Future-Proofing Your Data Strategy

Remember that deduplication itself isn’t the goal — it’s the natural outcome of effective data management aligned with business objectives. 

As your organization evolves, your data governance must adapt accordingly:

  • Regularly revisit your duplication definitions as business relationships and structures change
  • Maintain active engagement between data teams and business units to ensure alignment
  • Measure and communicate the business impact of improved data quality, not just technical metrics
  • Incorporate duplicate prevention into your digital transformation initiatives rather than treating it as a separate challenge

Taking Action Now: Your Path Forward

The cost of inaction on duplicate data far exceeds the investment required to address it systematically.
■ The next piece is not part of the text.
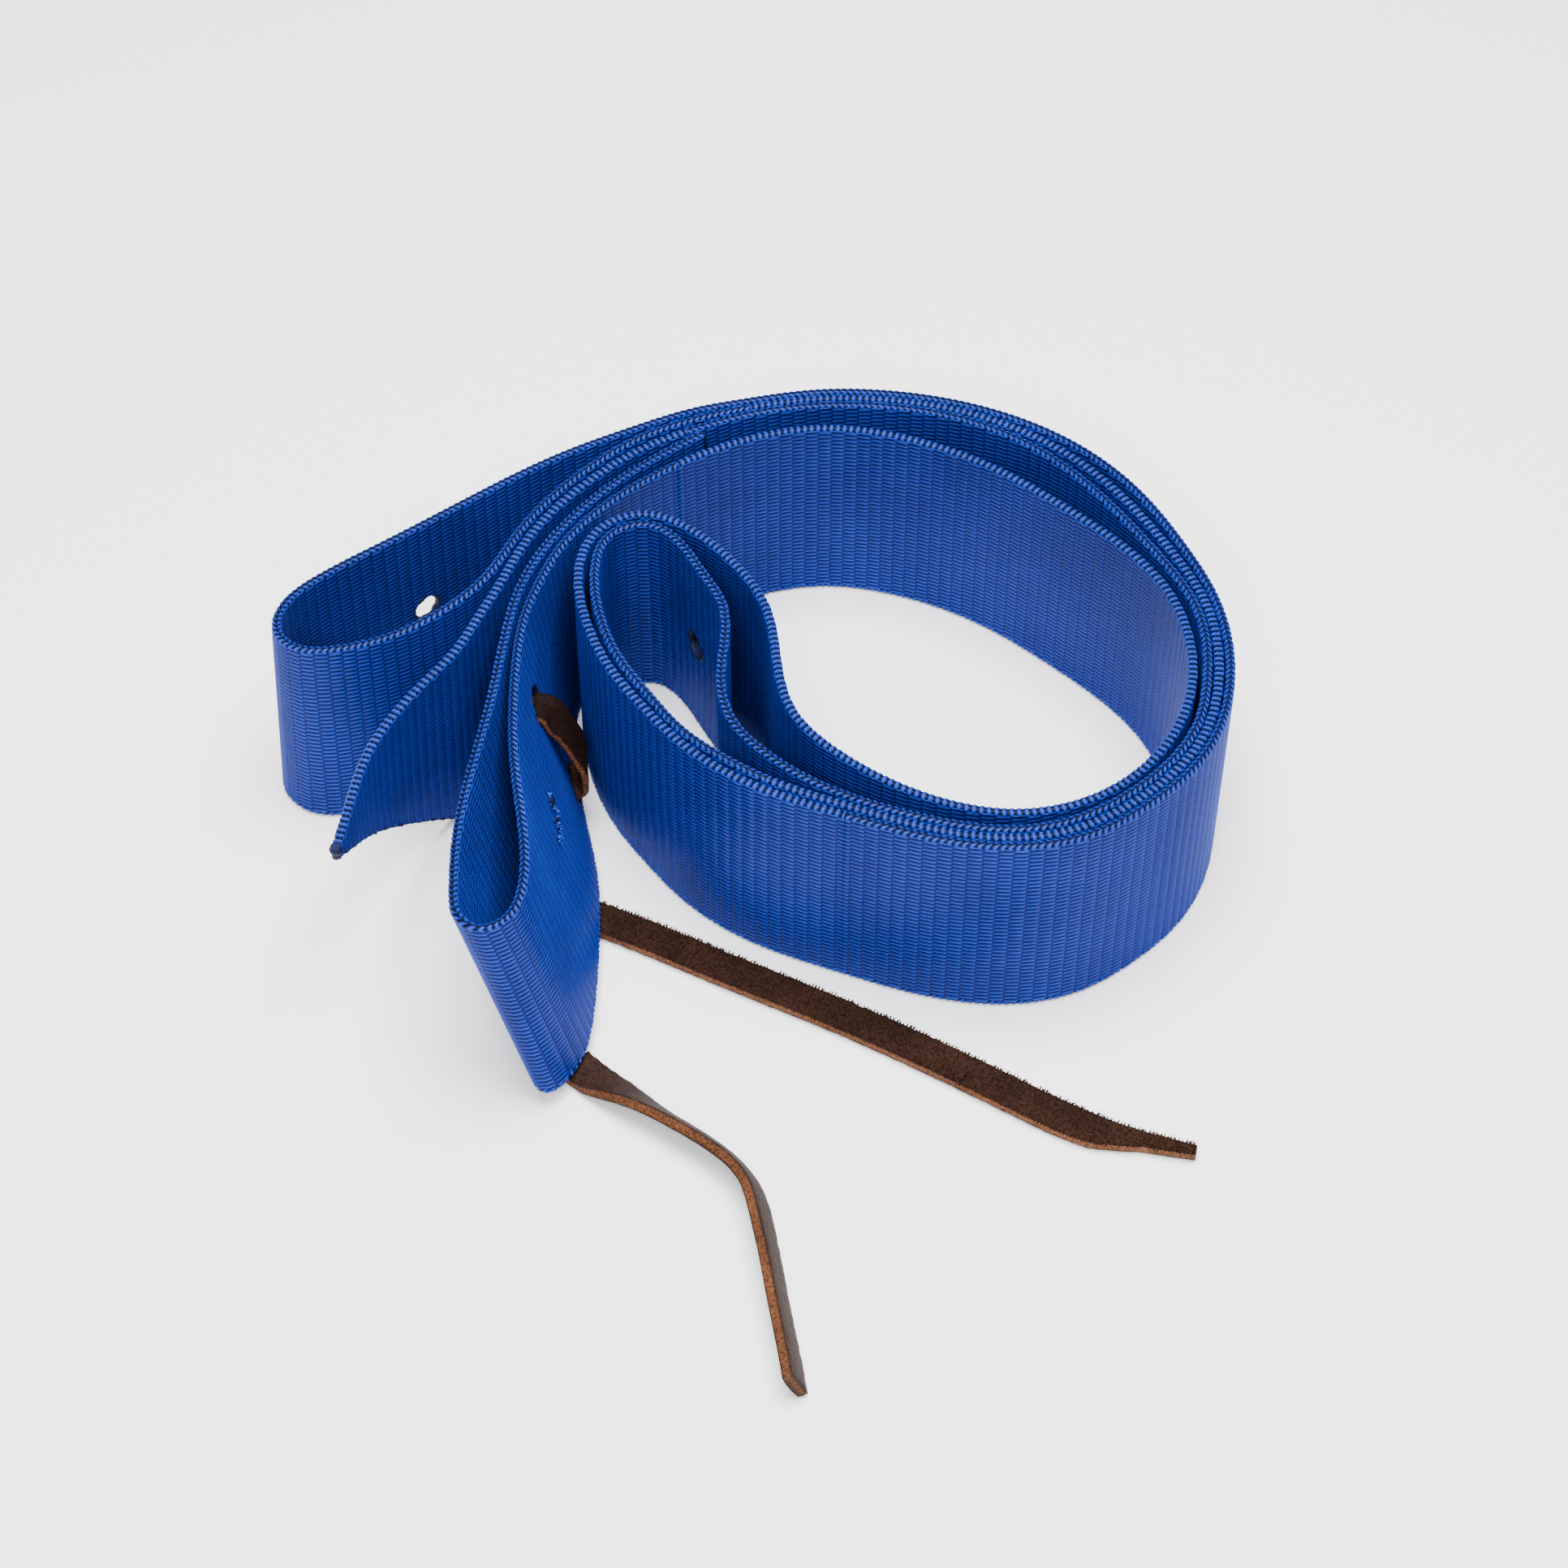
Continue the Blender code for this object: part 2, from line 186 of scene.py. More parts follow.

Organizations that successfully tackle this challenge gain significant advantages in operational efficiency, customer experience, and strategic decision-making.

To begin your journey toward duplicate mastery:

  • Conduct a rapid assessment of your current duplication rates and their business impact
  • Establish clear ownership of data quality within your organization
  • Develop consensus definitions of duplicates specific to your business context
  • Implement at least one preventative measure (like search-before-create) within the next 30 days
  • Create a roadmap for developing more sophisticated capabilities over time

The organizations that thrive in today’s data-centric business environment aren’t those with perfect data, but the ones that systematically identify, manage, and prevent the issues that undermine data integrity. By addressing duplicate records through comprehensive governance rather than periodic cleansing, you transform a persistent challenge into a sustainable competitive advantage.

Will your organization continue treating duplicates as a technical nuisance, or will you recognize them as a strategic opportunity to fundamentally enhance your business capabilities? The choice is yours — and the time to act is now.